An interest rate option’s payoff depends on where rates settle at maturity. A rate cap gives you the right to exchange a floating rate for a fixed rate if rates exceed a certain level. A rate floor gives the right to a minimum fixed rate if rates fall below a level.

For example, a borrower with a floating-rate loan might buy a cap: if LIBOR exceeds 3%, the borrower pays 3% + spread instead of the floating rate. If LIBOR stays below 3%, the borrower pays the floating rate. The cap is insurance against rising rates; it costs upfront premium but protects against the worst case.

A bond option is the right to buy or sell a bond at a fixed price. Similar to stock options, but the underlying is a bond rather than a stock. If you buy a bond call and rates decline (bond prices rise), the option gains value.

Why corporations and investors use them

A corporation with a floating-rate debt facility faces rising rate risk. If the Federal Reserve raises rates, interest expense increases. A rate cap locks in the maximum rate the corporation pays, providing budget certainty. The cost is the cap premium, typically 0.5–2% of notional.

An investor owning long-term bonds faces price risk if rates rise (bond prices fall). A bond put option protects against this decline. If rates rise 2%, the bond declines in value, but the put gains value and offsets some loss.

Interest rate options are also used speculatively. A trader believing rates will fall might buy bond calls or caps. If rates decline, bond prices surge and the option profits.

Caps, floors, and collars

A rate cap is a series of call options on rates, typically covering three, five, or ten years. Each quarterly or semi-annual reset, if the floating rate exceeds the cap strike, the borrower receives a payment equal to the difference × notional.

A rate floor is the mirror: a put on rates. If rates fall below the floor, the lender (or the floor buyer) receives a payment.

A collar combines a cap and floor, capping both the upside and downside on rates. The borrower benefits if rates stay within the collar range. A collar’s net cost is lower than a cap alone because the floor premium (collected) offsets cap cost.

Swaptions and options on swaps

A swaption is an option to enter into an interest rate swap. For example, a payer swaption gives you the right to enter a swap paying fixed and receiving floating. If you expect rates to rise but aren’t ready to commit yet, a swaption lets you reserve that right and decide later.

Swaptions are complex because their payoff depends on the swap rate at expiration, which reflects both current rates and market expectations. A swaption that’s out-of-the-money at inception might become profitable if the yield curve steepens.

For the underlying, see interest rate swap. For bond-specific options, see bonds.

Valuation models

Interest rate options are priced using specialized models like the Black model (for futures), the Black-Derman-Toy model (for bonds), or the Vasicek model (for short rates).
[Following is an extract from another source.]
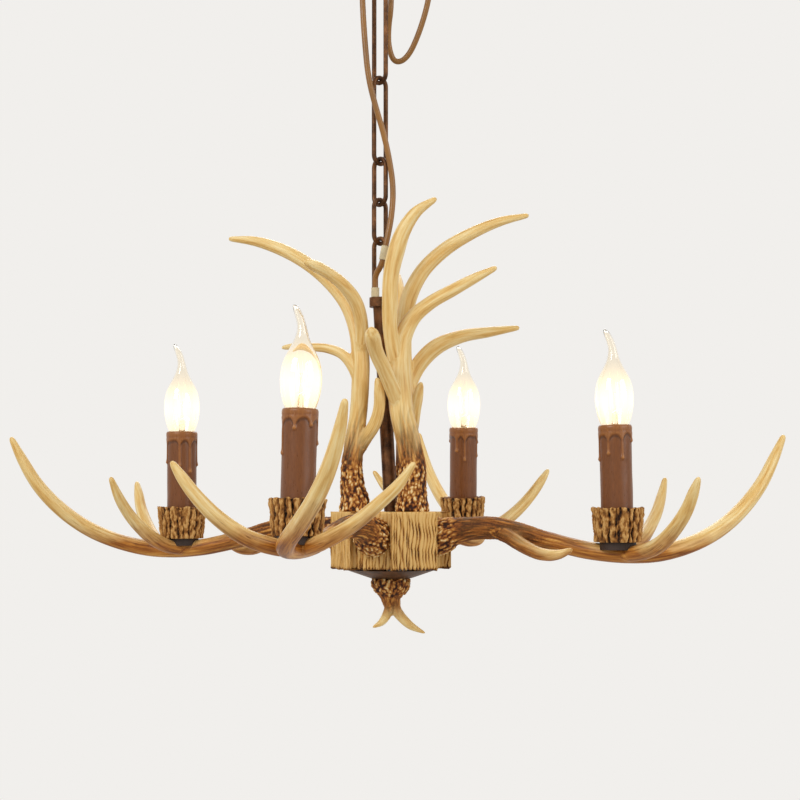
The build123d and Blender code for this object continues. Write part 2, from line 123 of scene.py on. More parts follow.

These models assume rate changes follow a stochastic process and use Monte Carlo simulation or tree-building to value options.

The key inputs are:

  1. Current rate or bond price: The starting point.
  2. Volatility: How much rates might move.
  3. Mean reversion: The tendency for rates to revert to a long-term average.
  4. Yield curve shape: Current term structure of rates.

Different models can produce different prices, introducing model risk. A cap priced under one model might differ from a cap priced under another by 10–20%.

Greeks of interest rate options

Interest rate options have Greeks, but the interpretation differs:

  • Delta: Change in option price per basis point (0.01%) change in rates.
  • Vega: Change per 1% change in rate volatility.
  • Theta: Time decay (usually small for long-dated options).
  • Rho: Change per 1% change in the swap curve level (less relevant; often delta captures this).

For bond options, delta measures change per dollar move in the bond price. A bond call with delta = 0.6 gains $0.60 for each dollar the bond rallies.

Cap and floor conventions

Caps and floors are typically quoted as all-in rates. If the current floating rate is LIBOR + 100 bps and you buy a 3% cap, the all-in rate you’re capping is 3.00%. You pay upfront premium.

The notional amount is significant. A cap on a $100 million loan at 100 bps cap width (e.g., rate capped at 3%, currently 2%) might cost $200K–$500K depending on volatility and term. This is typically 0.2–0.5% of notional per year.

When interest rate options disappoint

If rates move opposite to what you expected, the option expires worthless. A borrower who buys a cap and rates fall doesn’t benefit—the cap is never in-the-money. The premium is lost.

They’re also sensitive to the yield curve’s shape. A cap priced when the curve is flat might be overpriced if the curve inverts (long rates fall below short rates). Model assumptions also matter: if realized volatility is much lower than implied, the option is overpriced at inception.